The Al Karims are an artistic family: Halim's brother Sami, who lives in Colorado, is the subject of another of the Robischon solos, titled Sami Al Karim. When I first became aware of Sami's work, he was doing huge, billboard-sized color-field paintings that were absolutely fabulous. But in the two-part show on view now, he's turned to photography and photo-montage. The large photos of the sky from his "Dream" series, installed in one of the central spaces, reveal a connection to those abstract paintings he used to do, but the dense, stacked images of buildings displayed in the small gallery in the back are very different. In these works, from his "Identity Steps" series, Sami has made montages in which Middle Eastern architecture and Western buildings are transparently laid on top of one another, with both being revealed at once in a dense skein of lines.

Also on the roster at Robischon is David Zimmer, showcasing pieces by a Colorado artist long interested in employing high-tech materials. Among the works on view — which include one of his signature bell jars with a video of a bird inside conveyed by a little LED screen — is a wall installation made up of a half-dozen photographic light panels from the artist's aptly named "Vapor" series. The subjects are quite traditional — depictions of the sea, the land and the sky — but the presentation is anything but, in particular that lurid acid-green color each panel emits. I was also struck by "Cycle," an LED video construction depicting sea foam in a stunning purple. Even though the "Vapor" pieces and "Cycle" depict natural scenes, those unnatural colors give them a glamorous nightclub quality.

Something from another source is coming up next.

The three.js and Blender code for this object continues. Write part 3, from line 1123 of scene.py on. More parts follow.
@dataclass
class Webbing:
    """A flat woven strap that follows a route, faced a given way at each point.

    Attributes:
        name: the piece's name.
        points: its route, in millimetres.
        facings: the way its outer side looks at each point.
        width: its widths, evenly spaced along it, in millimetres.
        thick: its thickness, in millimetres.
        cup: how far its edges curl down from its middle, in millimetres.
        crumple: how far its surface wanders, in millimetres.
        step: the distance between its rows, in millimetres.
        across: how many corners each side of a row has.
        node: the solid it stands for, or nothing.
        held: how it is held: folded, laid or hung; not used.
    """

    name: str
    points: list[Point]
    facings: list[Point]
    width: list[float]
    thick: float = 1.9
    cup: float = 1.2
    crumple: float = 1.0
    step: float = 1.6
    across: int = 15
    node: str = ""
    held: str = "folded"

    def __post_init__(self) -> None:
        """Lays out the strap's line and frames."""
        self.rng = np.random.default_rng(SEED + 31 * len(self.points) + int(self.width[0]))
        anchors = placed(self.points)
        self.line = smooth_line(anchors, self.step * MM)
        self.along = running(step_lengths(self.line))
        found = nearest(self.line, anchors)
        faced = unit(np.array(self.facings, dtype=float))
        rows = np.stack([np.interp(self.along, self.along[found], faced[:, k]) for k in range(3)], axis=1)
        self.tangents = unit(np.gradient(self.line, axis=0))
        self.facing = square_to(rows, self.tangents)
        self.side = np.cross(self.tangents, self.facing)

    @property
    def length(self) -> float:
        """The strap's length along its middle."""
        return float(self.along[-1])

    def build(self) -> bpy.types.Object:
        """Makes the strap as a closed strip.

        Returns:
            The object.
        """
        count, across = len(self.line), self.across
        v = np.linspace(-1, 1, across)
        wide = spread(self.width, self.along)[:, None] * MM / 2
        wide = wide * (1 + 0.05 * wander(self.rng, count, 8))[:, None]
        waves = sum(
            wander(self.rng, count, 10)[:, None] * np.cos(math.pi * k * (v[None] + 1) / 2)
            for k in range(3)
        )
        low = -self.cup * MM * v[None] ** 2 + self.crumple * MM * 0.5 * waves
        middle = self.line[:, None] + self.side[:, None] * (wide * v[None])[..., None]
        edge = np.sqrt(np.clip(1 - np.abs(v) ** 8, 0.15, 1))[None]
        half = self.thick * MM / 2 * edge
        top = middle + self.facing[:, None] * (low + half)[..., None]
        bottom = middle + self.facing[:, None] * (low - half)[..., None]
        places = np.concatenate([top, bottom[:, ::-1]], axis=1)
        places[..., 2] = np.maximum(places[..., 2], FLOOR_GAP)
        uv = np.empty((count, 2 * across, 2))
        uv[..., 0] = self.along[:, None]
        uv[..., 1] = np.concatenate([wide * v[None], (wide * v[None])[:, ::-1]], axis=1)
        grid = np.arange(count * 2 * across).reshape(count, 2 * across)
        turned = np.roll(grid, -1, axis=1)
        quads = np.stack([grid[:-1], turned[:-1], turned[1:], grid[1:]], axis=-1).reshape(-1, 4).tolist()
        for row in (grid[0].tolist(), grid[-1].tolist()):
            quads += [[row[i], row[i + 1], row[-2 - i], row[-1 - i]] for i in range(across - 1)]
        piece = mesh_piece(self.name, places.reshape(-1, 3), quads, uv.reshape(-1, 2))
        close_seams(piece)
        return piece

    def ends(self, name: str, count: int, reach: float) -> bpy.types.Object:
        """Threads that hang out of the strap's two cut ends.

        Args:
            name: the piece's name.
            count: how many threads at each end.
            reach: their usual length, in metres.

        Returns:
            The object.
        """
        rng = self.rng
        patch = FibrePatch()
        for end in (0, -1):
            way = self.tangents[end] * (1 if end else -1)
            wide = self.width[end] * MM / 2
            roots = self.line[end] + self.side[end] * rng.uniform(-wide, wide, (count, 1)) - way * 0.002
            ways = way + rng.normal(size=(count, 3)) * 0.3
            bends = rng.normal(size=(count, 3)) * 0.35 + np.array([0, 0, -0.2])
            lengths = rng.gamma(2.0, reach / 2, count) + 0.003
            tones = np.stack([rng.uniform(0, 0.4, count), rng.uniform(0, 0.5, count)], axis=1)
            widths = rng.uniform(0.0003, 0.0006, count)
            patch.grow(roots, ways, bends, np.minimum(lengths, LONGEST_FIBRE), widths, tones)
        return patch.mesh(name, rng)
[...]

The last of the quartet of shows at Robischon is Maria Friberg, in which two of the internationally famous artist's video projections are being screened. In both — "Blown Out" and the more ambitious "Calmation," which has a soundtrack — the theme is man's struggle against nature. The two pieces show a man actively keeping his place, and keeping his head up, in the rushing waters of a river. They are both rhapsodic and somewhat disturbing.

And speaking of disturbing, in other news, many students and nearly all the longtime faculty at the Rocky Mountain College of Art + Design have been reeling from a new "educational" plan (read: "profit" plan) blandly labeled the Multi-Platform Learning Experience that will be imposed on them next year. Briefly, the plan creates shorter, eight-week terms, meaning more tuition for students and more obligations for teachers.

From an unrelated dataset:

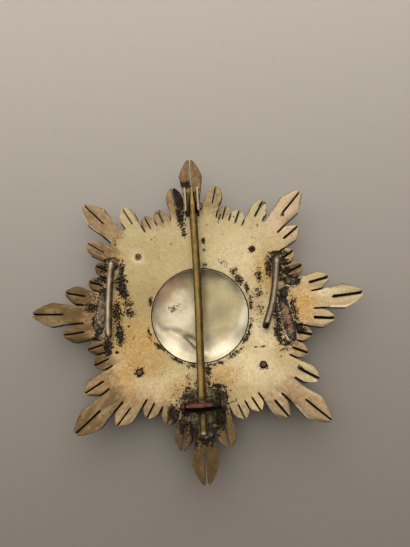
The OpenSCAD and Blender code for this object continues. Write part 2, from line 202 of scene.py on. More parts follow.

A principal aim of the change is to better embrace online learning, but it seems obvious to me that art isn't the ideal subject to be conveyed via computer instruction. It reminds me of those home-study courses that were advertised on matchbooks, in the days before the Internet: "Can you draw this bunny?" Of course, those classes were cheap, while an RMCAD degree is not.

For the past twenty years or so, RMCAD has been the place to get an art education in Colorado, but the switch to online learning will surely bring down the reputation of the school. In fact, some people in the art community fear that RMCAD will become nothing more than a diploma mill generating tuition checks, but that may be just what its owners want. The whole thing started more than five years ago, when RMCAD was acquired in part by financial interests who also partially own the Full Sail University chain of for-profit colleges out of Florida. At first the corporate owners took a fairly hands-off approach, allowing RMCAD's collegial spirit to bloom. I thought then that perhaps the corporate types had decided to handle the little jewel-box campus as a halo property.

But last year, that began to change when several longtime instructors left after being given choices that they felt were untenable. And in the past few weeks, many others have been informed that they will be out after the current term unless they accept the changes.

What made RMCAD special was the group of distinguished artists who taught there; the school could justly claim to have the best studio faculty in town. As a result, from the mid-'90s until now, it has spun off scores of young grads who have revolutionized the art scene in Denver. Though this legacy can't be erased, its future looks pretty murky to me.